For years it was Tiger Woods who shouldered that burden and, given Spieth’s age and the searing early pace he has set in the race to gather as many titles as possible during his already-burgeoning career, comparisons between the two are being drawn. “I think the parallels that are drawn between me and Tiger are unfair,” he said, approaching the topic not with irritation but with that impressive sense of perspective. “It’s something I don’t think can be compared until at least midway through his career and when people ask me about those kind of parallels I try and shake it off. I’m extremely happy how we’ve been able to compete and win a couple of majors at my age, but at the same time, I certainly have an appreciation for how Tiger could continue and continue and continue to keep winning majors at just an incredible percentage.”
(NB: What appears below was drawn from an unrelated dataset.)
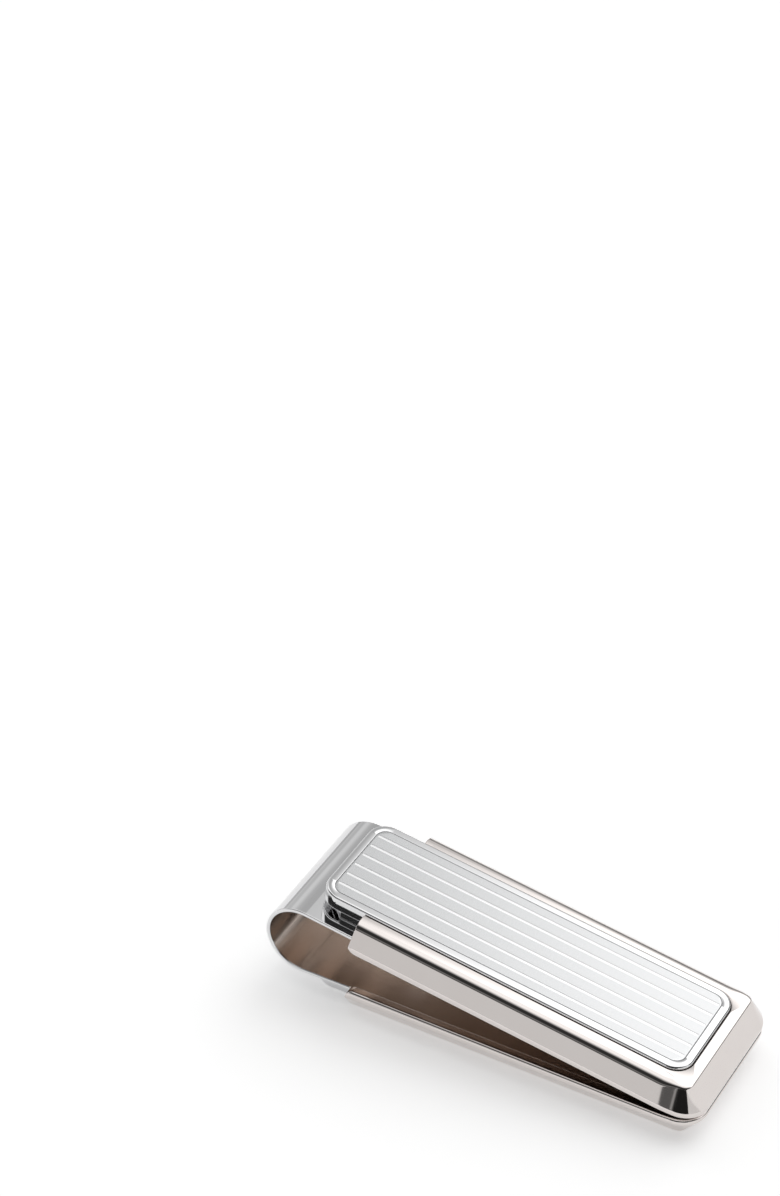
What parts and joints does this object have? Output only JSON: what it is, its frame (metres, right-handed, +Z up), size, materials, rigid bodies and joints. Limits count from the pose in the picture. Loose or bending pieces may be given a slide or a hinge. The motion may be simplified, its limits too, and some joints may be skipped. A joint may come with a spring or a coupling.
{
  "type": "money clip",
  "caption": "Polished steel money clip: bevelled hinged jaws on a U-shaped leaf spring, with pinstriped levers that slide out to squeeze it open.",
  "frame": {"origin": "middle of the clip's length and width, on the surface that the lower lever lies on", "axes": "+X along the length towards the jaw tip, +Y across the width, +Z up from the lower half to the upper one"},
  "size_m": [0.0546, 0.02, 0.0145],
  "materials": {
    "polished_frame": "mirror polished stainless steel",
    "polished_lever": "polished stainless steel rim and sides",
    "brushed_face": "very fine brushing across the clip, with six bright pinstripes along it",
    "spring_leaf": "polished spring steel",
    "jaw_plate": "smooth stainless steel with a warm brown tint and a slight haze",
    "pin_steel": "plain turned and rolled steel"
  },
  "bodies": {
    "lower_jaw": {"lower_frame": "polished_frame", "lower_jaw_plate": "jaw_plate", "lower_stop_pin": "pin_steel", "leaf_spring": "spring_leaf"},
    "upper_jaw": {"upper_frame": "polished_frame", "upper_jaw_plate": "jaw_plate", "upper_stop_pin": "pin_steel"},
    "lower_slider": {"lower_lever": "polished_lever", "lower_face_plate": "brushed_face", "lower_drag_spring": "pin_steel"},
    "upper_slider": {"upper_lever": "polished_lever", "upper_face_plate": "brushed_face", "upper_drag_spring": "pin_steel"}
  },
  "joints": [
    {"name": "jaw_hinge", "type": "hinge", "parent": "lower_jaw", "child": "upper_jaw", "pos_m": [-0.02265, 0, 0.0073], "axis": [0, -1, 0], "range_deg": [0, 20], "stiffness_Nm_per_rad": 1.3, "springref_deg": -8.59, "deforming": ["leaf_spring"]},
    {"name": "upper_lever_slide", "type": "slide", "parent": "upper_jaw", "child": "upper_slider", "axis": [-0.989, 0, 0.1478], "range_m": [0, 0.021]},
    {"name": "lower_lever_slide", "type": "slide", "parent": "lower_jaw", "child": "lower_slider", "axis": [-1, 0, 0], "range_m": [0, 0.021]}
  ]
}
The mere presence of Tiger on the first tee used to unnerve his rivals, such was his metronomic ability to win, now he is someone Spieth simply hangs about chatting to on the 16th during practice rounds. But he just laughed at the suggestion that he possesses a similarly daunting reputation now, having won as a front runner and triumphed through tenacity. “I don’t know about that, I don’t look like an intimidating person!”

But his golf is. His lack of obvious weaknesses, as a person or a competitor, elevate him in the minds of his peers, the media and the public and he is learning to value himself almost as highly. That manifests itself in assured performances on the course and in the media room. But his personality remains as grounded as ever and he says it always will.